25.4.04



Um dia, trinta anos atrás

Era uma quinta-feira como outra qualquer. Uma semana antes tinha feito os meus vinte anos e estava numa fase descomplexada da vida. Como hábito, a minha mãe chamava-me às sete (menino mimado) para me preparar para entrar a horas em mais um dia de trabalho. Coisa que raramente cumpria mas que, naquele dia, conseguiria surpreender tudo e todos.
Aquele despertar não era igual ao dos outros dias. Vergada pelos tempos de sofrimentos e cansaços muitos, ainda não batiam no relógio as ditas sete quando, entrando pelo quarto alvoraçada, ecoaram pela voz dela palavras mágicas: “ Meu filho, não podemos sair de casa. Há qualquer coisa na rua...”
Uma mola gigantesca tirou-me da cama num abrir e fechar de olhos. Ainda meio ensonado, fui ouvir as notícias que a Rádio estava a transmitir e senti-me algo estranho ao ouvir os comunicados que, repetidamente, soavam como alertas à minha jovem rebeldia. Sem pequeno-almoço tomado desci o Lavra ainda ouvindo os protestos e gritos de aviso da minha progenitora daquela casa no Campo de Santana onde nasci. Depressa me vi nos Restauradores direito ao Rossio para subir as Escadinhas do Duque, ou a Calçada do Carmo, (era à escolha) em direcção ao Largo Rafael Bordalo Pinheiro, 28, o local do meu trabalho. Entretanto, no Carmo os portões do quartel estavam fechados sem nenhum "gorducho" de sentinela. Não era hábito.
Fui o primeiro a chegar ao emprego. Não se viam muitas movimentações populares e apenas tinha visto alguns (já não me recordo quantos) Guarda Republicanos na esquina da Rua da Condessa em posição de defesa.

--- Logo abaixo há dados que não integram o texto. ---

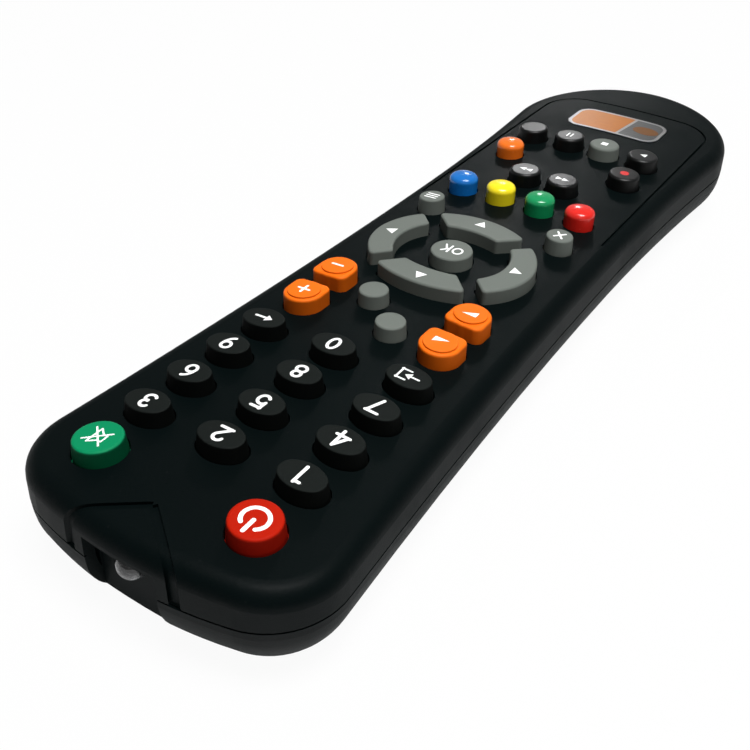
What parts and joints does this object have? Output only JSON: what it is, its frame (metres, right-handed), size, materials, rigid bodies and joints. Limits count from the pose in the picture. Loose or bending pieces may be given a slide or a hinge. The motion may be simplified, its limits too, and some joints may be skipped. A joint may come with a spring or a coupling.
{
  "type": "remote control",
  "caption": "Waisted handheld TV box remote control with oval, round and domed push keys, an arrow ring, an infrared diode in the nose and a hinged battery door.",
  "frame": {"origin": "middle of the remote on the surface that it lies on", "axes": "+X to the right of a user who looks at the keys with the nose pointing away, +Y towards the nose with the infrared diode, +Z out of the keys"},
  "size_m": [0.057, 0.2059, 0.0237],
  "materials": {
    "case_plastic": "finely textured satin black",
    "number_plastic": "satin black with white printed figures",
    "grey_plastic": "satin mid grey",
    "orange_plastic": "satin orange",
    "black_plastic": "glossy black",
    "orange_dome": "glossy orange",
    "power_plastic": "satin red with a white print",
    "mute_plastic": "satin green with a white print",
    "red_dome": "glossy red",
    "green_dome": "glossy green",
    "yellow_dome": "glossy yellow",
    "blue_dome": "glossy blue",
    "board_laminate": "green solder mask",
    "keypad_rubber": "grey silicone",
    "badge_foil": "glossy inlay in a silver rim",
    "diode_lens": "clear epoxy",
    "tinned_wire": "tinned",
    "cell_jacket": "printed jacket",
    "nickel": "nickel plated",
    "chip_resin": "moulded resin",
    "resonator_resin": "dipped resin",
    "capacitor_sleeve": "printed sleeve",
    "ceramic": "ceramic with tinned ends",
    "zinc_steel": "zinc plated",
    "foot_rubber": "black rubber"
  },
  "bodies": {
    "case": {"badge_plate": "badge_foil", "bottom_cover": "case_plastic", "bridge_plate": "nickel", "capacitor": "capacitor_sleeve", "case_screws": "zinc_steel", "cell_left": "cell_jacket", "cell_right": "cell_jacket", "chip_pins": "tinned_wire", "chip_resistors": "ceramic", "circuit_board": "board_laminate", "contact_springs": "nickel", "controller_chip": "chip_resin", "drive_transistor": "chip_resin", "feet": "foot_rubber", "ir_led": "diode_lens", "keypad_sheet": "keypad_rubber", "led_leads": "tinned_wire", "resonator": "resonator_resin", "terminal_plates": "nickel", "top_cover": "case_plastic"},
    "door": {"battery_door": "case_plastic"},
    "key_0_body": {"key_0": "number_plastic"},
    "key_1_body": {"key_1": "number_plastic"},
    "key_2_body": {"key_2": "number_plastic"},
    "key_3_body": {"key_3": "number_plastic"},
    "key_4_body": {"key_4": "number_plastic"},
    "key_5_body": {"key_5": "number_plastic"},
    "key_6_body": {"key_6": "number_plastic"},
    "key_7_body": {"key_7": "number_plastic"},
    "key_8_body": {"key_8": "number_plastic"},
    "key_9_body": {"key_9": "number_plastic"},
    "key_blue_body": {"key_blue": "blue_dome"},
    "key_channel_down_body": {"key_channel_down": "orange_plastic"},
    "key_channel_up_body": {"key_channel_up": "orange_plastic"},
    "key_down_body": {"key_down": "grey_plastic"},
    "key_exit_body": {"key_exit": "grey_plastic"},
    "key_forward_body": {"key_forward": "black_plastic"},
    "key_green_body": {"key_green": "green_dome"},
    "key_guide_body": {"key_guide": "black_plastic"},
    "key_info_body": {"key_info": "orange_dome"},
    "key_language_body": {"key_language": "grey_plastic"},
    "key_left_body": {"key_left": "grey_plastic"},
    "key_menu_body": {"key_menu": "grey_plastic"},
    "key_mute_body": {"key_mute": "mute_plastic"},
    "key_ok_body": {"key_ok": "grey_plastic"},
    "key_pause_body": {"key_pause": "black_plastic"},
    "key_picture_body": {"key_picture": "grey_plastic"},
    "key_play_body": {"key_play": "black_plastic"},
    "key_power_body": {"key_power": "power_plastic"},
    "key_record_body": {"key_record": "black_plastic"},
    "key_red_body": {"key_red": "red_dome"},
    "key_return_body": {"key_return": "number_plastic"},
    "key_rewind_body": {"key_rewind": "black_plastic"},
    "key_right_body": {"key_right": "grey_plastic"},
    "key_source_body": {"key_source": "number_plastic"},
    "key_stop_body": {"key_stop": "grey_plastic"},
    "key_up_body": {"key_up": "grey_plastic"},
    "key_volume_down_body": {"key_volume_down": "orange_plastic"},
    "key_volume_up_body": {"key_volume_up": "orange_plastic"},
    "key_yellow_body": {"key_yellow": "yellow_dome"}
  },
  "joints": [
    {"name": "press_0", "type": "slide", "parent": "case", "child": "key_0_body", "axis": [0, 0, 1], "range_m": [-0.001, 0], "stiffness_N_per_m": 1000, "springref_m": 0.0002},
    {"name": "press_1", "type": "slide", "parent": "case", "child": "key_1_body", "axis": [0, 0, 1], "range_m": [-0.001, 0], "stiffness_N_per_m": 1000, "springref_m": 0.0002},
    {"name": "press_2", "type": "slide", "parent": "case", "child": "key_2_body", "axis": [0, 0, 1], "range_m": [-0.001, 0], "stiffness_N_per_m": 1000, "springref_m": 0.0002},
    {"name": "press_3", "type": "slide", "parent": "case", "child": "key_3_body", "axis": [0, 0, 1], "range_m": [-0.001, 0], "stiffness_N_per_m": 1000, "springref_m": 0.0002},
    {"name": "press_4", "type": "slide", "parent": "case", "child": "key_4_body", "axis": [0, 0, 1], "range_m": [-0.001, 0], "stiffness_N_per_m": 1000, "springref_m": 0.0002},
    {"name": "press_5", "type": "slide", "parent": "case", "child": "key_5_body", "axis": [0, 0, 1], "range_m": [-0.001, 0], "stiffness_N_per_m": 1000, "springref_m": 0.0002},
    {"name": "press_6", "type": "slide", "parent": "case", "child": "key_6_body", "axis": [0, 0, 1], "range_m": [-0.001, 0], "stiffness_N_per_m": 1000, "springref_m": 0.0002},
    {"name": "press_7", "type": "slide", "parent": "case", "child": "key_7_body", "axis": [0, 0, 1], "range_m": [-0.001, 0], "stiffness_N_per_m": 1000, "springref_m": 0.0002},
    {"name": "press_8", "type": "slide", "parent": "case", "child": "key_8_body", "axis": [0, 0, 1], "range_m": [-0.001, 0], "stiffness_N_per_m": 1000, "springref_m": 0.0002},
    {"name": "press_9", "type": "slide", "parent": "case", "child": "key_9_body", "axis": [0, 0, 1], "range_m": [-0.001, 0], "stiffness_N_per_m": 1000, "springref_m": 0.0002},
    {"name": "press_blue", "type": "slide", "parent": "case", "child": "key_blue_body", "axis": [0, 0, 1], "range_m": [-0.001, 0], "stiffness_N_per_m": 1000, "springref_m": 0.0002},
    {"name": "press_channel_down", "type": "slide", "parent": "case", "child": "key_channel_down_body", "axis": [0, 0, 1], "range_m": [-0.001, 0], "stiffness_N_per_m": 1000, "springref_m": 0.0002},
    {"name": "press_channel_up", "type": "slide", "parent": "case", "child": "key_channel_up_body", "axis": [0, 0, 1], "range_m": [-0.001, 0], "stiffness_N_per_m": 1000, "springref_m": 0.0002},
    {"name": "press_down", "type": "slide", "parent": "case", "child": "key_down_body", "axis": [0, 0, 1], "range_m": [-0.001, 0], "stiffness_N_per_m": 1000, "springref_m": 0.0002},
    {"name": "press_exit", "type": "slide", "parent": "case", "child": "key_exit_body", "axis": [0, 0, 1], "range_m": [-0.001, 0], "stiffness_N_per_m": 1000, "springref_m": 0.0002},
    {"name": "press_forward", "type": "slide", "parent": "case", "child": "key_forward_body", "axis": [0, 0, 1], "range_m": [-0.001, 0], "stiffness_N_per_m": 1000, "springref_m": 0.0002},
    {"name": "press_green", "type": "slide", "parent": "case", "child": "key_green_body", "axis": [0, 0, 1], "range_m": [-0.001, 0], "stiffness_N_per_m": 1000, "springref_m": 0.0002},
    {"name": "press_guide", "type": "slide", "parent": "case", "child": "key_guide_body", "axis": [0, 0, 1], "range_m": [-0.001, 0], "stiffness_N_per_m": 1000, "springref_m": 0.0002},
    {"name": "press_info", "type": "slide", "parent": "case", "child": "key_info_body", "axis": [0, 0, 1], "range_m": [-0.001, 0], "stiffness_N_per_m": 1000, "springref_m": 0.0002},
    {"name": "press_language", "type": "slide", "parent": "case", "child": "key_language_body", "axis": [0, 0, 1], "range_m": [-0.001, 0], "stiffness_N_per_m": 1000, "springref_m": 0.0002},
    {"name": "press_left", "type": "slide", "parent": "case", "child": "key_left_body", "axis": [0, 0, 1], "range_m": [-0.001, 0], "stiffness_N_per_m": 1000, "springref_m": 0.0002},
    {"name": "press_menu", "type": "slide", "parent": "case", "child": "key_menu_body", "axis": [0, 0, 1], "range_m": [-0.001, 0], "stiffness_N_per_m": 1000, "springref_m": 0.0002},
    {"name": "press_mute", "type": "slide", "parent": "case", "child": "key_mute_body", "axis": [0, 0, 1], "range_m": [-0.001, 0], "stiffness_N_per_m": 1000, "springref_m": 0.0002},
    {"name": "press_ok", "type": "slide", "parent": "case", "child": "key_ok_body", "axis": [0, 0, 1], "range_m": [-0.001, 0], "stiffness_N_per_m": 1000, "springref_m": 0.0002},
    {"name": "press_pause", "type": "slide", "parent": "case", "child": "key_pause_body", "axis": [0, 0, 1], "range_m": [-0.001, 0], "stiffness_N_per_m": 1000, "springref_m": 0.0002},
    {"name": "press_picture", "type": "slide", "parent": "case", "child": "key_picture_body", "axis": [0, 0, 1], "range_m": [-0.001, 0], "stiffness_N_per_m": 1000, "springref_m": 0.0002},
    {"name": "press_play", "type": "slide", "parent": "case", "child": "key_play_body", "axis": [0, 0, 1], "range_m": [-0.001, 0], "stiffness_N_per_m": 1000, "springref_m": 0.0002},
    {"name": "press_power", "type": "slide", "parent": "case", "child": "key_power_body", "axis": [0, 0, 1], "range_m": [-0.001, 0], "stiffness_N_per_m": 1000, "springref_m": 0.0002},
    {"name": "press_record", "type": "slide", "parent": "case", "child": "key_record_body", "axis": [0, 0, 1], "range_m": [-0.001, 0], "stiffness_N_per_m": 1000, "springref_m": 0.0002},
    {"name": "press_red", "type": "slide", "parent": "case", "child": "key_red_body", "axis": [0, 0, 1], "range_m": [-0.001, 0], "stiffness_N_per_m": 1000, "springref_m": 0.0002},
    {"name": "press_return", "type": "slide", "parent": "case", "child": "key_return_body", "axis": [0, 0, 1], "range_m": [-0.001, 0], "stiffness_N_per_m": 1000, "springref_m": 0.0002},
    {"name": "press_rewind", "type": "slide", "parent": "case", "child": "key_rewind_body", "axis": [0, 0, 1], "range_m": [-0.001, 0], "stiffness_N_per_m": 1000, "springref_m": 0.0002},
    {"name": "press_right", "type": "slide", "parent": "case", "child": "key_right_body", "axis": [0, 0, 1], "range_m": [-0.001, 0], "stiffness_N_per_m": 1000, "springref_m": 0.0002},
    {"name": "press_source", "type": "slide", "parent": "case", "child": "key_source_body", "axis": [0, 0, 1], "range_m": [-0.001, 0], "stiffness_N_per_m": 1000, "springref_m": 0.0002},
    {"name": "press_stop", "type": "slide", "parent": "case", "child": "key_stop_body", "axis": [0, 0, 1], "range_m": [-0.001, 0], "stiffness_N_per_m": 1000, "springref_m": 0.0002},
    {"name": "press_up", "type": "slide", "parent": "case", "child": "key_up_body", "axis": [0, 0, 1], "range_m": [-0.001, 0], "stiffness_N_per_m": 1000, "springref_m": 0.0002},
    {"name": "press_volume_down", "type": "slide", "parent": "case", "child": "key_volume_down_body", "axis": [0, 0, 1], "range_m": [-0.001, 0], "stiffness_N_per_m": 1000, "springref_m": 0.0002},
    {"name": "press_volume_up", "type": "slide", "parent": "case", "child": "key_volume_up_body", "axis": [0, 0, 1], "range_m": [-0.001, 0], "stiffness_N_per_m": 1000, "springref_m": 0.0002},
    {"name": "press_yellow", "type": "slide", "parent": "case", "child": "key_yellow_body", "axis": [0, 0, 1], "range_m": [-0.001, 0], "stiffness_N_per_m": 1000, "springref_m": 0.0002},
    {"name": "door_hinge", "type": "hinge", "parent": "case", "child": "door", "pos_m": [0, -0.0144, 0.0012], "axis": [1, 0, 0], "range_deg": [0, 60]}
  ]
}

Quando o encarregado abriu a oficina e me viu a surpresa estava-lhe nos olhos. A partir daí foi a azáfama de quem não sabe o que fazer. Se desse para o torto estávamos numa situação complicada e perigosa, mas veio a "ordem de cima" para fecharmos as portas e ir cada um para sua casa. Era o ias...

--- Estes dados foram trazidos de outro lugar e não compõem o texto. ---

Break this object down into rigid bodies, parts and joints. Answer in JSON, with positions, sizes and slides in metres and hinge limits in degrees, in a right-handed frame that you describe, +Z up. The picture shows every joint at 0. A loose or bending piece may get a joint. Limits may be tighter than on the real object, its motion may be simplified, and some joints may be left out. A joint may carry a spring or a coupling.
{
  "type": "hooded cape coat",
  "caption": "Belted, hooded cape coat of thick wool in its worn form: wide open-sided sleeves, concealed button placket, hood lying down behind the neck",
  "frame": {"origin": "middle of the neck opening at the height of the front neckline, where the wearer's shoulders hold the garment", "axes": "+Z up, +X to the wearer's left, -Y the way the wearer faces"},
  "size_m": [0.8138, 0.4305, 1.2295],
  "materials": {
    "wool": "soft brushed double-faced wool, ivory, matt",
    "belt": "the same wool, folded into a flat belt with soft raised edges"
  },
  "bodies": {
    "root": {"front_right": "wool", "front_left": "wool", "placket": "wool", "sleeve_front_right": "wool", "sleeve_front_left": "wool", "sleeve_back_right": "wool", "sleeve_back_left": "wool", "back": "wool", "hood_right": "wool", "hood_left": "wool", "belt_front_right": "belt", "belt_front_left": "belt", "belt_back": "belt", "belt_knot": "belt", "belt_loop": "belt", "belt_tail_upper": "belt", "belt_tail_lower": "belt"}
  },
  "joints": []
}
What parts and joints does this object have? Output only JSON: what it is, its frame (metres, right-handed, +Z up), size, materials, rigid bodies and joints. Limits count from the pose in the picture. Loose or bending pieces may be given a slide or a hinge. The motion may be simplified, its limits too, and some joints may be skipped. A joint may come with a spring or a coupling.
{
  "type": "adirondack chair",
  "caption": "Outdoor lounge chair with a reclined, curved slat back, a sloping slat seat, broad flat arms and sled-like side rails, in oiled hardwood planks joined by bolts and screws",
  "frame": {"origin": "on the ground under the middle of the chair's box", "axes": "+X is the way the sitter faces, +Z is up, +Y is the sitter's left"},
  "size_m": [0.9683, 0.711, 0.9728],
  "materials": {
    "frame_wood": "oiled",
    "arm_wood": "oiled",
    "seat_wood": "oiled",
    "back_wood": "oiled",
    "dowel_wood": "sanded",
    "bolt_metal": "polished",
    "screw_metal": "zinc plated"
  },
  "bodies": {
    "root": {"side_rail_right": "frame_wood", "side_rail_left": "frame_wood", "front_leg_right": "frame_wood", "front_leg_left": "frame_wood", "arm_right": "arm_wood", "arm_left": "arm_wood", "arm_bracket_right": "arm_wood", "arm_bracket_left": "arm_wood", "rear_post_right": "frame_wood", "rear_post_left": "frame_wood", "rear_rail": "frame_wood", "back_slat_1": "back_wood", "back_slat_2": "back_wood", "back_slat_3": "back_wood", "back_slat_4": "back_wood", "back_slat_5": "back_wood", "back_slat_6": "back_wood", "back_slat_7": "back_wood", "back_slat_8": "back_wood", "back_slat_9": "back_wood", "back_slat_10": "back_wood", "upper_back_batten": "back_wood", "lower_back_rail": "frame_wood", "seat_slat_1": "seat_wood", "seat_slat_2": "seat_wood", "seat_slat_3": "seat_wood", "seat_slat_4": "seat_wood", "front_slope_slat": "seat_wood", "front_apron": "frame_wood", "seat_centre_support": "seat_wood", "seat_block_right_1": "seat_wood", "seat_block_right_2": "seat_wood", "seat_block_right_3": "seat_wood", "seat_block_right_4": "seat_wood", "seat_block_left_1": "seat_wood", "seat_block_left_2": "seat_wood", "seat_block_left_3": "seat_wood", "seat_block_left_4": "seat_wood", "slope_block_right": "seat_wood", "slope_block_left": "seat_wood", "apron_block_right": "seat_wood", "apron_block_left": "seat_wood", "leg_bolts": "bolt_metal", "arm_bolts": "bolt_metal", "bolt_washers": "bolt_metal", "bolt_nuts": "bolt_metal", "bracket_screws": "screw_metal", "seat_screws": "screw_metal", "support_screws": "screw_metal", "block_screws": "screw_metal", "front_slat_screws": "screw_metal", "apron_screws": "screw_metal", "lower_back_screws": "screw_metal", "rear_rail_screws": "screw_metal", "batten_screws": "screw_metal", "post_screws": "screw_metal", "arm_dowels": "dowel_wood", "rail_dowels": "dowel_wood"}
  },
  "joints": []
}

Lembro-me da tomada do Largo do Carmo com muita gente em cima dos tanques. Eram quase onze horas da manhã. Entretanto, afluiam mais populares em todas as zonas limítrofes da área circundante ao acontecimento e lá estava eu, endiabrado e saltitante, entre jornalistas, militares e gente anónima.

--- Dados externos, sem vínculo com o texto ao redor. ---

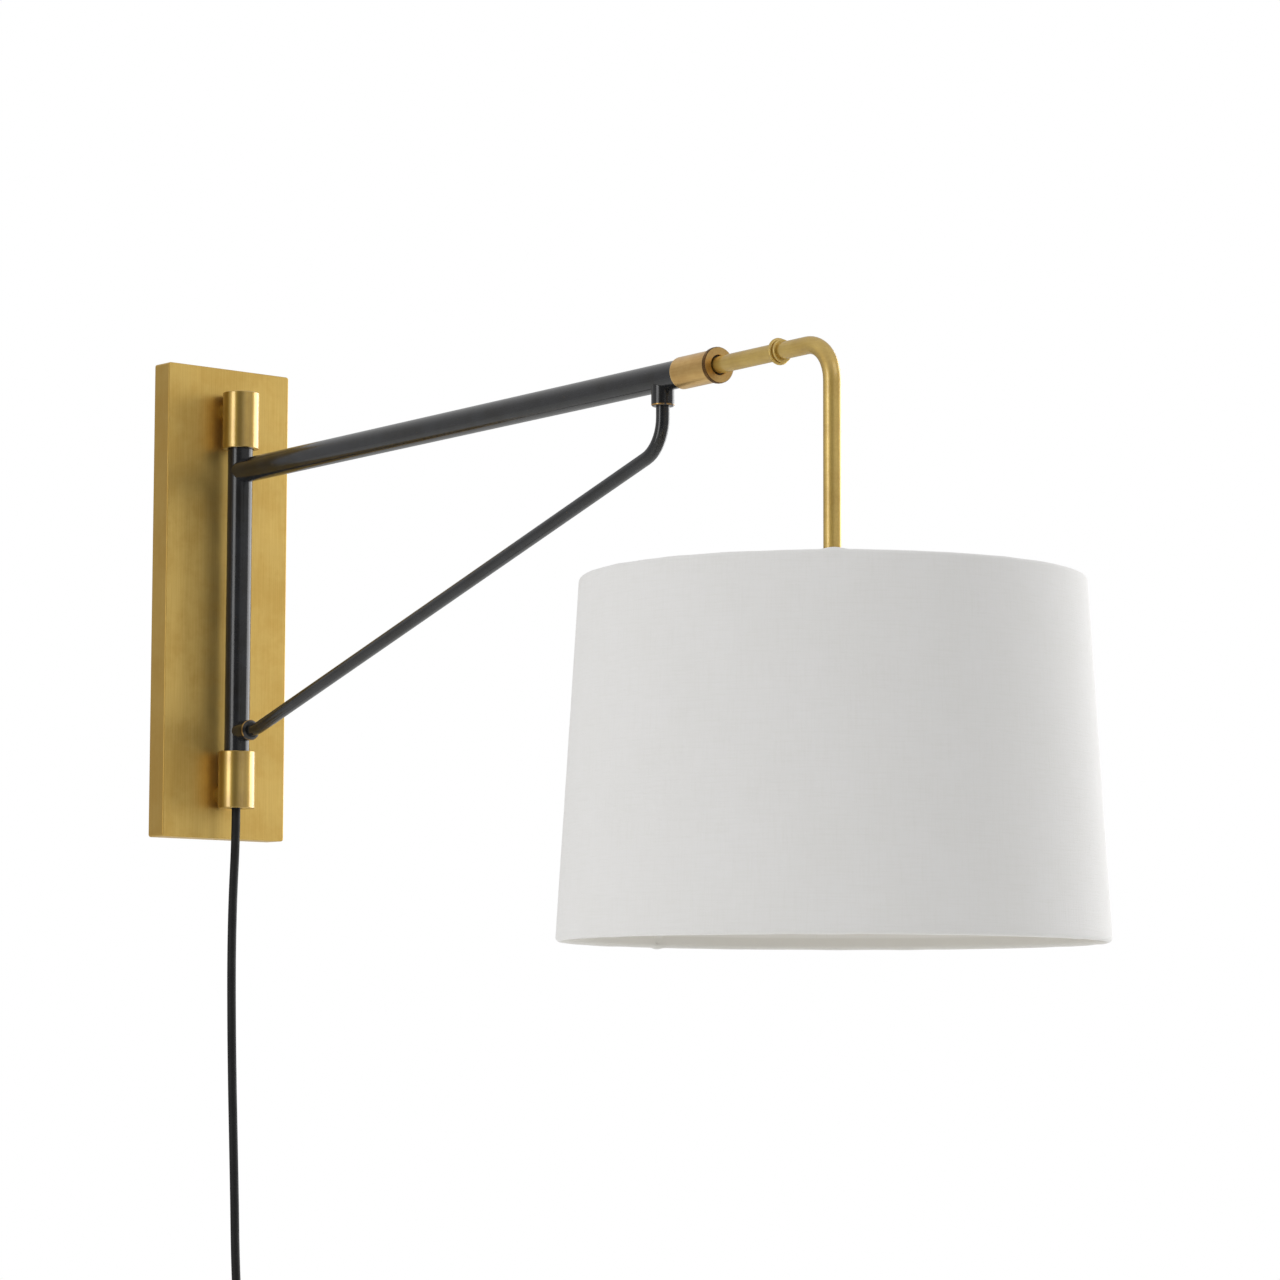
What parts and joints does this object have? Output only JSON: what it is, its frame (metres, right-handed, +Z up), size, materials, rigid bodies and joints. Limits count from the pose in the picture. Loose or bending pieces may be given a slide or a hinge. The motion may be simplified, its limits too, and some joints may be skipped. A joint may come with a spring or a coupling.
{
  "type": "swing arm wall sconce",
  "caption": "Plug-in swing arm wall light: tall brass backplate, dark swinging frame with a strut, telescoping brass rod with a lock ring, and a tapered linen drum shade.",
  "frame": {"origin": "middle of the backplate's back, on the wall's face", "axes": "+Z up, +Y into the wall, so the lamp stands out along -Y and +X runs to the right along the wall seen from the room"},
  "size_m": [0.3361, 0.9163, 0.8868],
  "materials": {
    "plate_brass": "antique burnished brass with vertical brushing",
    "barrel_brass": "turned and polished antique brass",
    "sleeve_brass": "turned antique brass, darker in the knurl",
    "rod_brass": "satin unlacquered brass",
    "dark_bronze": "dark gunmetal, semi-gloss, worn to brass on its edges",
    "steel": "zinc plated",
    "black_nylon": "moulded",
    "cord_black": "satin PVC sheath",
    "tie_black": "woven hook and loop tape",
    "plug_black": "moulded",
    "contact_brass": "stamped",
    "holder_brass": "spun brass",
    "phenolic": "moulded phenolic",
    "bulb_metal": "stamped",
    "bulb_plastic": "moulded",
    "bulb_glass": "frosted white",
    "linen": "off-white woven linen",
    "linen_hem": "off-white linen, rolled over the wire",
    "shade_lining": "cream translucent sheet bonded to the linen",
    "white_wire": "white powder coat"
  },
  "bodies": {
    "wall": {"wall_bracket": "steel", "backplate": "plate_brass", "plate_set_screws": "steel", "top_post": "barrel_brass", "bottom_post": "barrel_brass", "top_barrel": "barrel_brass", "bottom_barrel": "barrel_brass", "top_pivot_bush": "black_nylon", "bottom_pivot_bush": "black_nylon", "top_thrust_washer": "black_nylon", "bottom_thrust_washer": "black_nylon", "post_screw_washers": "steel", "post_screws": "steel", "cord_grommet": "cord_black", "lower_lead": "cord_black", "cord_lead": "cord_black", "cord_coil": "cord_black", "cord_tie": "tie_black", "cord_tail": "cord_black", "plug_body": "plug_black", "plug_blades": "contact_brass"},
    "swing_frame": {"pivot_tube": "dark_bronze", "arm_tube": "dark_bronze", "strut_foot": "dark_bronze", "strut_boss": "dark_bronze", "strut": "dark_bronze", "clamp_sleeve": "sleeve_brass", "guide_bush": "black_nylon", "upper_lead": "cord_black"},
    "lock_ring": {"lock_ring": "sleeve_brass"},
    "lamp": {"drop_rod": "rod_brass", "rod_piston": "black_nylon", "stop_collar": "rod_brass", "collar_set_screw": "steel", "rod_lead": "cord_black", "holder_cap": "holder_brass", "cap_set_screw": "steel", "holder_shell": "holder_brass", "holder_insulator": "phenolic", "screw_shell": "contact_brass", "centre_contact": "contact_brass", "shade_nut": "phenolic", "bulb_base": "bulb_metal", "bulb_collar": "bulb_plastic", "bulb_globe": "bulb_glass", "shade_linen": "linen", "shade_liner": "shade_lining", "top_hem": "linen_hem", "bottom_hem": "linen_hem", "top_wire_ring": "white_wire", "spider_hub": "white_wire", "spider_legs": "white_wire", "bottom_wire_ring": "white_wire"},
    "switch_knob": {"switch_knob": "phenolic"}
  },
  "joints": [
    {"name": "arm_swing", "type": "hinge", "parent": "wall", "child": "swing_frame", "pos_m": [0, -0.034, 0], "axis": [0, 0, 1], "range_deg": [-72, 82]},
    {"name": "lock_ring_turn", "type": "hinge", "parent": "swing_frame", "child": "lock_ring", "pos_m": [0, -0.034, 0.0982], "axis": [-0.0872, -0.9962, 0], "range_deg": [0, 180]},
    {"name": "rod_slide", "type": "slide", "parent": "swing_frame", "child": "lamp", "axis": [-0.0872, -0.9962, 0], "range_m": [-0.0605, 0.1495]},
    {"name": "switch_turn", "type": "hinge", "parent": "lamp", "child": "switch_knob", "pos_m": [-0.06249, -0.74827, -0.085], "axis": [-0.9962, 0.0872, 0], "continuous": true}
  ]
}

Percorremos bastas vezes a Rua da Trindade - onde ficava o República - o Largo da Misericórdia, a Rua do Alecrim, o Camões, o Chiado e a António Maria Cardoso, voltando ao Carmo como se já soubéssemos que era ali o nosso lado.
Depois disso, toda a gente sabe o que aconteceu. O confronto visual das tropas do Movimento com uma companhia da Guarda Republicana mesmo ali nas minhas barbas. O heli-canhão que pairava por cima das nossas cabeças em sinal de ameaça permanente. O abrir fogo contra as paredes e janelas do quartel do Carmo. Os tiros traiçoeiros do último andar do edifício da D.G.S. que, em pânico, os pides efectuaram para tentar anular o que era irreversível. O Povo estava na rua entre gritos e choros de raivas mal contidas. Sangue jovem derramado pelas pedras da calçada davam ainda mais força à popoluça e incentivava os militares. Vivas e abraços misturados com o perfume dos cravos vermelhos que floriam na ponta das espingardas. Tanques, tiros e medos. Rádios nos ouvidos, jornais, muitos jornais, e bandeiras de Portugal nas mãos. Os discursos e as ordens nas vozes libertadoras dos soldados ouvidas nos megafones. As canções proibidas, os rostos conhecidos, os mantimentos distribuídos, os cartazes rasgados. E o Poder, por fim, caiu!
Foi um dia, trinta anos atrás, mas não era uma quinta-feira qualquer.